## WRITTEN PROBLEM:
Everything in the listing below from the line containing "side_plate_left();" through the line containing "record = json.load(file)" should be repeated exactly; leave out every other line.

## DATASET EXCERPT:
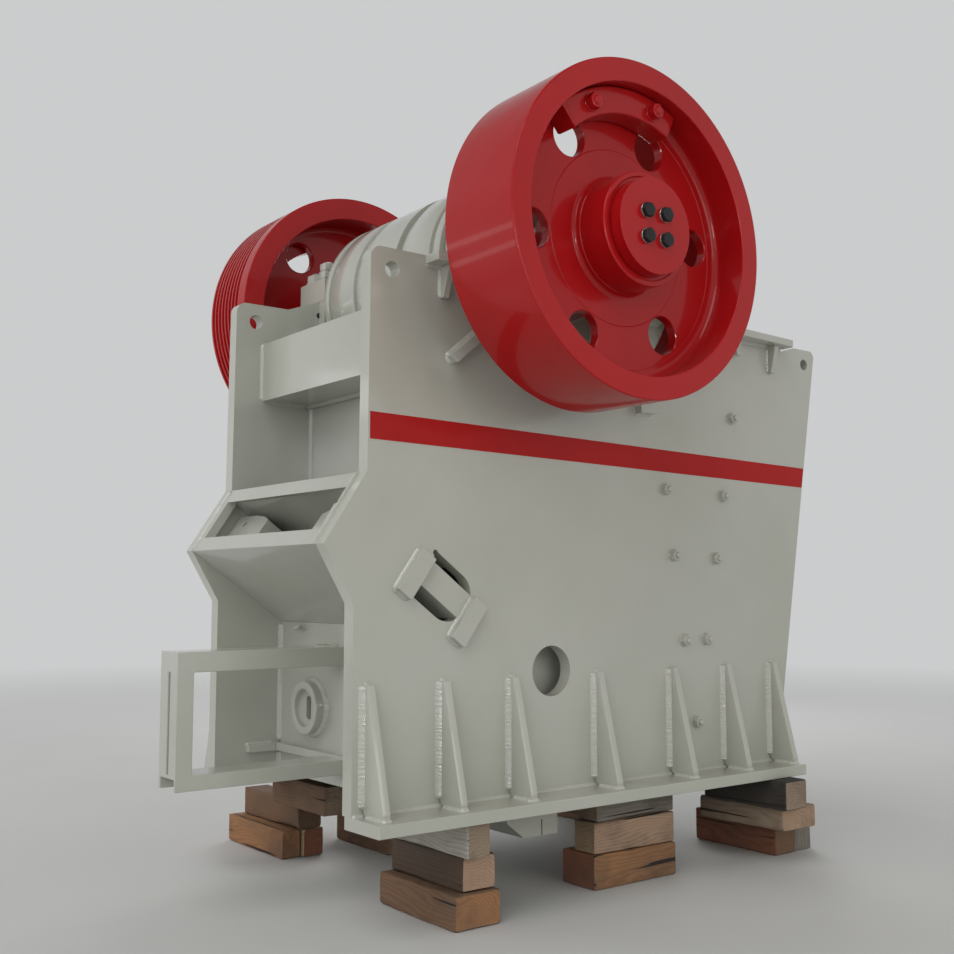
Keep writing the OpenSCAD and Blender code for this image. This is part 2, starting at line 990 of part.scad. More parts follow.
module wedge(dir) {
    on_thrust()
        translate([-block_u / 2 - seat, 0, -62])
            linear_extrude(height = 124)
                polygon([[0, dir * (y_in - 14)], [0, dir * (y_in - 340)],
                    [-wedge_t / 2, dir * (y_in - 340)],
                    [-wedge_t, dir * (y_in - 70)],
                    [-wedge_t, dir * (y_in - 14)]]);
}

module adjusting_wedges() {
    color(paint) place() {
        wedge(-1);
        wedge(1);
    }
}

module lug(x, z, a, l, w) {
    slab(-y_out - 60, 60)
        translate([x, z])
            rotate(a)
                translate([-l / 2, -w / 2])
                    square([l, w]);
}

// guide bars at both ends of the toggle slot, and lugs for a wheel guard
module lugs_side() {
    for (s = [-1, 1])
        slab(-y_out - 42, 42)
            translate([block_x, block_z])
                rotate(-thrust)
                    translate([s * (block_u / 2 + 47) - 45, -168])
                        square([90, 236]);
    lug(axle_x - 485, shaft_z - 492, 40, 240, 46);
    lug(axle_x + 745, shaft_z - 690, 3, 130, 50);
    lug(axle_x + 1500, shaft_z - 255, 90, 90, 40);
}

module side_lugs() {
    color(paint) place()
        both_sides()
            lugs_side();
}

// outer faces of the two side plates, from which the timbers are placed
near = -y_out;
far = y_out;

// the timbers of a stack, each as [x0, x1, y0, y1, row]; the heights at which
// its rows begin and end are counted in timber heights
module timbers(list, heights = [0, 1, 2, 3]) {
    for (t = list)
        box(t[0], t[1], t[2], t[3],
            -lift + heights[t[4]] * timber_h + (t[4] > 0 ? seat : 0),
            -lift + heights[t[4] + 1] * timber_h);
}

module rear_timbers() {
    color(wood) place() {
        timbers([[472, 739, near - 130, near + 500, 0],
            [530, 729, near - 105, near + 480, 1],
            [505, 640, near - 180, near + 430, 2]]);
        timbers([[540, 664, far + 170, far + 860, 0],
            [668, 805, far + 150, far + 830, 0],
            [620, 780, far + 130, far + 810, 1],
            [500, 670, far - 370, far + 225, 2]]);
    }
}

module middle_timbers() {
    m = axle_x + 383;
    color(wood) place() {
        timbers([[m, m + 605, near + 24, near + 280, 0],
            [m + 4, m + 595, near + 26, near + 190, 1],
            [m + 25, m + 597, near + 30, near + 185, 2]],
            [0, 1.1, 2.1, 3]);
        timbers([[m - 398, m - 213, far - 110, far + 480, 0],
            [m - 193, m + 217, far - 90, far + 170, 0],
            [m - 398, m + 217, far - 80, far + 170, 1],
            [m - 383, m + 207, far - 30, far + 200, 2]]);
    }
}

module front_timbers() {
    f = base_l;
    color(wood) place() {
        timbers([[f - 50, f + 135, near - 32, near + 580, 0],
            [f - 265, f + 35, near - 255, near + 350, 1],
            [f - 315, f - 124, near - 320, near + 270, 2]],
            [0, 1.2, 2, 3]);
        // a short block stands on end beside the lowest timber
        box(f + 135 + seat, f + 300, near - 25, near + 90,
            -lift, -lift + 1.5 * timber_h);
        timbers([[f - 250, f - 60, far - 430, far + 230, 0],
            [f - 270, f - 90, far - 410, far + 255, 1],
            [f - 300, f - 120, far - 330, far + 270, 2]]);
    }
}

side_plate_left();
side_plate_right();
base_flange_left();
base_flange_right();
gussets_left();
gussets_right();
bearing_shelf_left();
bearing_shelf_right();
front_wall();
front_ribs();
front_stiffeners();
lower_rear_wall();
rear_ledges();
rod_bosses();
toggle_box();
reaction_plate();
upper_rear_wall();
rear_beam();
rear_bracket();
bearing_housing_left();
bearing_housing_right();
bearing_cap_left();
bearing_cap_right();
eccentric_shaft();
flywheel();
drive_sheave();
counterweights();
hub_covers();
hub_bolts();
swing_jaw();
moving_die();
moving_die_wedge();
fixed_die();
fixed_die_wedge();
cheek_plate_left();
cheek_plate_right();
cheek_bolts();
toggle_block();
toggle_plate();
adjusting_wedges();
side_lugs();
rear_timbers();
middle_timbers();
front_timbers();
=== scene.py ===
# %% [markdown]
# # Dressing a jaw crusher
# A jaw crusher breaks rock between a fixed jaw and one that swings on an eccentric
# shaft. This one stands freshly painted on timber blocks: glossy off-white enamel on
# the welded frame, glossy red on the two heavy wheels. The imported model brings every
# plate and wheel at its real size, so this notebook only adds what the model can't
# hold: the finishes, the weld beads, the nuts and studs, and the worn timbers.

# %% Load the crusher
import json
import math
import random

import bmesh
import bpy
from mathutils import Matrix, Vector, noise


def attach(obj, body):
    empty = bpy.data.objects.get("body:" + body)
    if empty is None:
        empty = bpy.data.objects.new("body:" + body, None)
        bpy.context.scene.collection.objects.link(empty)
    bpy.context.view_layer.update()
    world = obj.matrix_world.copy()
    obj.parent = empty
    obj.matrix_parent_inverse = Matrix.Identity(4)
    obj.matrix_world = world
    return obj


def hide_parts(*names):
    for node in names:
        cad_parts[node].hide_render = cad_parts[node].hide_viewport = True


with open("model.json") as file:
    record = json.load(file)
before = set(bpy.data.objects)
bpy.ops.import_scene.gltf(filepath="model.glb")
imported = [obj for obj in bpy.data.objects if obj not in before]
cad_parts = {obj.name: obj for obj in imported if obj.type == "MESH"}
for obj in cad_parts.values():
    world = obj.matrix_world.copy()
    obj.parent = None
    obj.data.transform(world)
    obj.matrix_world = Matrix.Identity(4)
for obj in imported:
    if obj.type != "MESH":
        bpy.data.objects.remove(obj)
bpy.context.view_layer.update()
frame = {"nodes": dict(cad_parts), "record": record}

# %% [markdown]
# A workshop measures this frame from two edges: the lower rear corner of the side
# plates, and the underside of the base flange. The shared frame has its origin under
# the middle of the whole machine instead. One small function turns workshop
# measures into shared ones, so that all later numbers read like a drawing.

# %% Measures of the frame
PLATE_OUT = 0.730
PLATE_IN = 0.655
BASE_T = 0.058
BASE_L = 2.910
REAR_TO_ORIGIN = -1.42205
FLANGE_HEIGHT = 0.486
AXLE_X, AXLE_Z = 1.100, 2.730
SIDES = {"left": -1, "right": 1}


def at(x, y, z):
    """A workshop measure as a point of the shared frame, in metres."""
    return Vector((REAR_TO_ORIGIN + x, y, FLANGE_HEIGHT + z))


def spoke(angle):
    """A direction in the upright plane along the machine, turned up from forward."""
    return Vector((math.cos(angle), 0, math.sin(angle)))


def front_edge(z):
    """How far forward the leaning front edge of the side plates is at height z."""
    return 2.933 + 0.1815 * z


def fixed_face(z):
    """Where the fixed die's tooth tips are at height z."""
    return 2.323 + 0.199 * (z - 0.1)


def moving_face(z):
    """Where the moving die's tooth tips are at height z."""
    return 2.170 - 0.1625 * (z - 0.1)


print("wheel axle at", [round(c, 3) for c in at(AXLE_X, 0, AXLE_Z)])

# %% [markdown]
# ## The camera
# The photograph was taken from behind the machine's left corner, at eye height, with
# the camera tilted up a little. The angle and the distance were worked out from the
# parallel edges of the frame, so the camera stands at that same point.

# %% Camera
def put_in_scene(name, data):
    """A new object of the scene that shows this data."""
    obj = bpy.data.objects.new(name, data)
    bpy.context.scene.collection.objects.link(obj)
    return obj


camera_data = bpy.data.cameras.new("workshop_camera")
camera_data.sensor_width = 36.0
camera_data.lens = 44.23
camera = put_in_scene("workshop_camera", camera_data)
camera.location = (-4.194, -5.237, 1.548)
turn_right, look_up = 0.6561, 0.0949
camera.rotation_euler = (math.pi / 2 + look_up, 0, -turn_right)
bpy.context.scene.camera = camera
print("camera", round(camera.location.length, 2), "m from the origin")

# %% [markdown]
# ## Finishes
# Every finish is a small node network in object coordinates. The frame's pieces all
# sit in one shared frame, so a pattern runs on from plate to plate at the right scale.
# A few helpers keep each recipe short.

# %% Finish helpers
def fill(tree, node, inputs):
    """Gives a node its inputs, each a plain value or the output of another node."""
    for socket, value in dict(inputs).items():
        if isinstance(value, bpy.types.NodeSocket):
            tree.links.new(value, node.inputs[socket])
        else:
            node.inputs[socket].default_value = value


def add_node(tree, kind, inputs=(), **settings):
    """A new node of one kind, with its settings and inputs."""
    node = tree.nodes.new(kind)
    for setting, value in settings.items():
        setattr(node, setting, value)
    fill(tree, node, inputs)
    return node


def new_finish(name):
    """An empty node material: the material, its tree and its main shader."""
    finish = bpy.data.materials.new(name)
    finish.use_nodes = True
    tree = finish.node_tree
    tree.nodes.clear()
    shader = tree.nodes.new("ShaderNodeBsdfPrincipled")
    add_node(tree, "ShaderNodeOutputMaterial", {"Surface": shader.outputs["BSDF"]})
    return finish, tree, shader


def cloud(tree, coords, scale, detail=3.0, rough=0.55, stretch=None):
    """A noise pattern of a given scale, in lumps per metre, from 0 to 1."""
    if stretch is not None:
        mapping = add_node(tree, "ShaderNodeMapping", {"Vector": coords, "Scale": stretch})
        coords = mapping.outputs["Vector"]
    pattern = {"Vector": coords, "Scale": scale, "Detail": detail, "Roughness": rough}
    return add_node(tree, "ShaderNodeTexNoise", pattern).outputs["Fac"]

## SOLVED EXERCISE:
side_plate_left();
side_plate_right();
base_flange_left();
base_flange_right();
gussets_left();
gussets_right();
bearing_shelf_left();
bearing_shelf_right();
front_wall();
front_ribs();
front_stiffeners();
lower_rear_wall();
rear_ledges();
rod_bosses();
toggle_box();
reaction_plate();
upper_rear_wall();
rear_beam();
rear_bracket();
bearing_housing_left();
bearing_housing_right();
bearing_cap_left();
bearing_cap_right();
eccentric_shaft();
flywheel();
drive_sheave();
counterweights();
hub_covers();
hub_bolts();
swing_jaw();
moving_die();
moving_die_wedge();
fixed_die();
fixed_die_wedge();
cheek_plate_left();
cheek_plate_right();
cheek_bolts();
toggle_block();
toggle_plate();
adjusting_wedges();
side_lugs();
rear_timbers();
middle_timbers();
front_timbers();
=== scene.py ===
# %% [markdown]
# # Dressing a jaw crusher
# A jaw crusher breaks rock between a fixed jaw and one that swings on an eccentric
# shaft. This one stands freshly painted on timber blocks: glossy off-white enamel on
# the welded frame, glossy red on the two heavy wheels. The imported model brings every
# plate and wheel at its real size, so this notebook only adds what the model can't
# hold: the finishes, the weld beads, the nuts and studs, and the worn timbers.

# %% Load the crusher
import json
import math
import random

import bmesh
import bpy
from mathutils import Matrix, Vector, noise


def attach(obj, body):
    empty = bpy.data.objects.get("body:" + body)
    if empty is None:
        empty = bpy.data.objects.new("body:" + body, None)
        bpy.context.scene.collection.objects.link(empty)
    bpy.context.view_layer.update()
    world = obj.matrix_world.copy()
    obj.parent = empty
    obj.matrix_parent_inverse = Matrix.Identity(4)
    obj.matrix_world = world
    return obj


def hide_parts(*names):
    for node in names:
        cad_parts[node].hide_render = cad_parts[node].hide_viewport = True


with open("model.json") as file:
    record = json.load(file)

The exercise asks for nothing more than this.